Making Eating Fun
In the 'Eating is Fun' chapter, he has you go through the eating journal you've kept to find out your triggers for overeating and when and how you tend to indulge. He does stress the fact that you really can eat your favorite foods, but you'll have to work to do it by identifying triggers and patterns and carefully planning how you'll integrate some of your favorites into your diet without overdoing it. You determine what you want, how often you'll eat it, where and when you'll eat it and how you'll plan for the extra calories. This is an excellent approach to eating without dieting, although, again, this takes some effort and I wonder how many people will really plan things out in this kind of detail.
He goes into portion sizes and the information here is nothing new--take smaller bites, use smaller dishes, put your fork down between bites, etc. He also has a nice section on how to deal with people who stand in the way or even sabotage your weight loss efforts.
He ends the chapter by emphasizing that eating healthy really can be fun--once you take the emotions out of it and eat for hunger, you can enjoy eating without feeling guilty all the time.
Change Your Body Image
Dr. Abramson's chapters on body image provide some excellent insight into how body image can affect every part of our lives, including efforts to lose weight. He talks about how many of us focus on our flaws, avoid looking at ourselves in mirrors and just generally expend too much energy on what we think is wrong with us. To get started, you determine how you think about your body by answering a few questions and then list all the words you use to describe your body so you can get a sense of your own negative thoughts.
He also discusses how perceptions of how we think we look are rarely based on reality and how a negative body image can keep us from participating in life.
The next chapter helps you improve your body image and he states that "...hating your body is not helpful. You can like your body and still lose weight." To do that, you first monitor your body image by:
- Keeping a Body Image Record
- Looking into past experiences to find where your negative thoughts come from
- Clean up your thinking by focusing on the body parts you like, and
- Practice looking in the mirror and viewing yourself objectively.

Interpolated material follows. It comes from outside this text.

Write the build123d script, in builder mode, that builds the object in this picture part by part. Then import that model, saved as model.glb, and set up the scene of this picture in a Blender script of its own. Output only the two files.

This chapter offers awareness about how you look at your body and how those negative thoughts can hinder weight loss.
Moving Your Body
The section on exercise is probably the most disappointing in the book, but maybe that's because I'm the Exercise Guide. As in many weight loss books, he's covered eating in excruciating detail, but glosses over the exercise in a couple of short chapters.
Probably the best part of the exercise section is the first part in which he has you figure out what you think about exercise and where you got your ideas about moving your body. He also has you figure out your activity levels each day and helps you determine your reasons for not exercising. He goes through the many health and psychological benefits of exercise and then discusses the different stages of change and where you might be within those stages.

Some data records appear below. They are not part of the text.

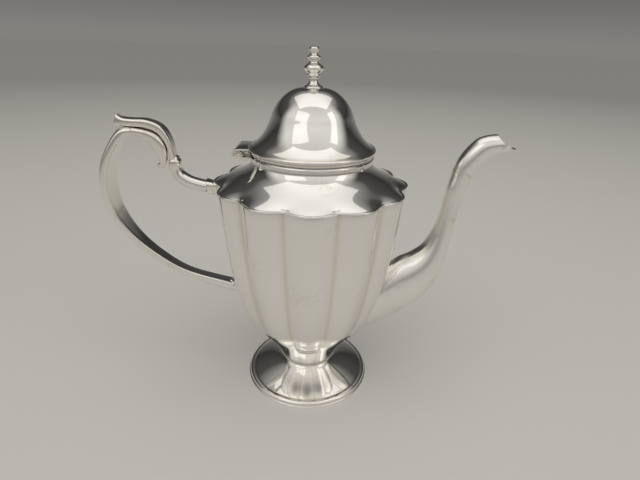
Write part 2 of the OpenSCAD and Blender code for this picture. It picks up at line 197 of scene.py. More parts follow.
# %% Silver plate
def silver_plate(name, haze, rough, waver, scratch_turn=(0, 0, 0)):
    """Silver plate. haze is how much tarnish shows, waver how uneven the sheet is."""
    silver = bpy.data.materials.new(name)
    silver.use_nodes = True
    tree = silver.node_tree
    shader = tree.nodes["Principled BSDF"]
    shader.inputs["Metallic"].default_value = 1.0
    where = add(tree, "ShaderNodeTexCoord").outputs["Object"]
    # hollow is a value on the vertices: painted shade in creases, grooves and joins, and tarnish on
    # whole pieces
    hollow = add(tree, "ShaderNodeAttribute", {"attribute_name": "hollow"}).outputs["Fac"]

    # clouds of tarnish about 25 mm across, broken up by mottle of 4 mm
    cloud = add(tree, "ShaderNodeTexNoise", i2=1 / 0.025, i3=3.0, i4=0.6, Vector=where)
    mottle = add(tree, "ShaderNodeTexNoise", i2=1 / 0.004, i3=2.0, i4=0.5, Vector=where)
    mixed = add(tree, "ShaderNodeMath", {"operation": "MULTIPLY_ADD"},
                i0=mottle.outputs[0], i1=0.45, i2=cloud.outputs[0]).outputs[0]
    stain = add(tree, "ShaderNodeMapRange", i0=mixed, i1=0.80, i2=1.10, i3=0.0, i4=haze)
    # the painted shade is added to the tarnish clouds: both darken the colour towards brown and
    # dull the polish
    deep = add(tree, "ShaderNodeMath", {"operation": "MULTIPLY_ADD", "use_clamp": True},
               i0=hollow, i1=0.75, i2=stain.outputs[0]).outputs[0]
    colour = ramp(tree, deep, [(0.0, "#F6F4EF"), (0.45, "#E6E0D2"), (1.0, "#9A8A6C")])

    # pin-holes in the plating, 0.4 mm across and several millimetres apart
    pits = add(tree, "ShaderNodeTexVoronoi", {"feature": "F1"}, Vector=where, Scale=1 / 0.005)
    pit = add(tree, "ShaderNodeMapRange", i0=pits.outputs["Distance"], i1=0.025, i2=0.055,
              i3=1.0, i4=0.0)
    few = add(tree, "ShaderNodeMapRange", i0=cloud.outputs[0], i1=0.54, i2=0.60, i3=0.0, i4=0.8)
    speck = add(tree, "ShaderNodeMath", {"operation": "MULTIPLY"},
                i0=pit.outputs[0], i1=few.outputs[0]).outputs[0]
    spotted = add(tree, "ShaderNodeMix", {"data_type": "RGBA"}, i0=speck,
                  i6=colour.outputs[0], i7=srgb("#6E6454"))
    tree.links.new(spotted.outputs[2], shader.inputs["Base Color"])

    # polishing scratches: noise stretched 40 to 1, drawn 0.3 mm wide so that they show
    turned = add(tree, "ShaderNodeMapping", Vector=where, Rotation=scratch_turn,
                 Scale=(1 / 0.0003, 1 / 0.012, 1 / 0.0009))
    marks = add(tree, "ShaderNodeTexNoise", Vector=turned.outputs[0], i2=1.0, i3=1.0, i4=0.4)
    fine = add(tree, "ShaderNodeMapRange", i0=marks.outputs[0], i1=0.60, i2=0.78)
    worn = add(tree, "ShaderNodeMath", {"operation": "MULTIPLY_ADD"},
               i0=mixed, i1=0.06, i2=rough - 0.04).outputs[0]
    gloss = add(tree, "ShaderNodeMath", {"operation": "MULTIPLY_ADD", "use_clamp": True},
                i0=fine.outputs[0], i1=0.05, i2=worn).outputs[0]
    dull = add(tree, "ShaderNodeMath", {"operation": "MULTIPLY_ADD", "use_clamp": True},
               i0=deep, i1=0.16, i2=gloss)
    tree.links.new(dull.outputs[0], shader.inputs["Roughness"])

    # the sheet wavers by a few hundredths of a millimetre over 14 mm
    wave = add(tree, "ShaderNodeTexNoise", i2=1 / 0.014, i3=1.0, i4=0.5, Vector=where)
    swell = add(tree, "ShaderNodeBump", Strength=1.0, Distance=0.00006 * waver,
                Height=wave.outputs[0])
    cut = add(tree, "ShaderNodeBump", Strength=0.35, Distance=0.000012,
              Height=fine.outputs[0], Normal=swell.outputs[0])
    dent = add(tree, "ShaderNodeBump", {"invert": True}, Strength=0.6, Distance=0.00008,
               Height=speck, Normal=cut.outputs[0])
    tree.links.new(dent.outputs[0], shader.inputs["Normal"])
    return silver


sheet_silver = silver_plate("Silver plate on spun sheet", haze=0.32, rough=0.035, waver=1.5)
turned_silver = silver_plate("Silver plate on turned brass", haze=0.22, rough=0.04, waver=0.5)
cast_silver = silver_plate("Silver plate on cast metal", haze=0.25, rough=0.05, waver=1.6,
                           scratch_turn=(0, 0.9, 0))
inner_silver = silver_plate("Silver plate, unpolished inside", haze=0.9, rough=0.22, waver=1.0)
print("four silver finishes")

# %% [markdown]
# ## Brass under the lid
# The washer and nut that hold the finial are plain turned brass. Nobody polishes them, so they
# are brown-yellow, with turning marks round their axis and a duller face.

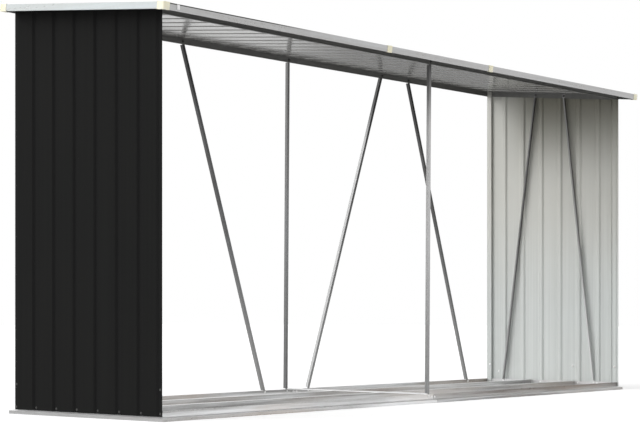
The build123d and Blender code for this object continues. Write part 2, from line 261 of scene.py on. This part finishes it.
ALONG_X, ALONG_Y, ALONG_Z = (1.1, 42, 42), (42, 1.1, 42), (42, 42, 1.1)
# lit paints light on the rails' upward faces and on the back braces' faces that look up and left
long_rail_zinc = zinc(
    "rail_zinc_long", 206, ALONG_X, rough=0.3, contrast=36, tint=12, lit=(Z, 0.7, 238),
)
right_rail_zinc = zinc(
    "rail_zinc_front_right", 160, ALONG_X, rough=0.32, contrast=50, tint=12, lit=(Z, 0.7, 226),
)
inner_rail_zinc = zinc(
    "rail_zinc_inner", 188, ALONG_X, rough=0.32, contrast=38, tint=12, lit=(Z, 0.7, 230),
)
left_rail_zinc = zinc("rail_zinc_left", 172, ALONG_Y, contrast=12, lit=(Z, 0.7, 244))
side_zinc = zinc("rail_zinc_side", 212, ALONG_Y, contrast=16)
bar_zinc = zinc("cross_bar_zinc", 238, ALONG_Y, metallic=0.5, contrast=8)
front_zinc = zinc("front_post_zinc", 196, ALONG_Z, contrast=12, low=-50, head_shade=84)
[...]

He focuses more on adding general activity than on structured exercise programs, talking about walking, using pedometers and choosing activities you enjoy. He does give some information about formal exercise, choosing a gym and maintaining your motivation, but provides no details about cardio, strength training, flexibility or setting up a program.
The last two chapters of the book focus on raising healthy kids and what you can do to make your family, schools and communities healthier.
Conclusion
Overall, this is an excellent book that helps readers figure out how they treat their bodies when it comes to eating and exercise. Rather than offering a structured program or diet, the point is to dig into your own past experiences, look at the patterns you've established and figure out where (or if) you went wrong. The information on eating and body image is excellent, while the exercise section is a little less detailed and doesn't really provide readers with specifics on where to start. Though the food and body image journals are great tools, the many different journals you keep are a little confusing. There's no real timeline for how long you keep them and how they all tie in together. A chapter pulling all these tools together into a checklist or step-by-step would be helpful. His tone is straightforward and appealing and he takes great care to take the shame out of being overweight and, instead, focus on the solution. I think he sometimes minimizes how much work it requires to keep all these journals and be objective about such emotional issues but, overall, readers will get a lot out of this book.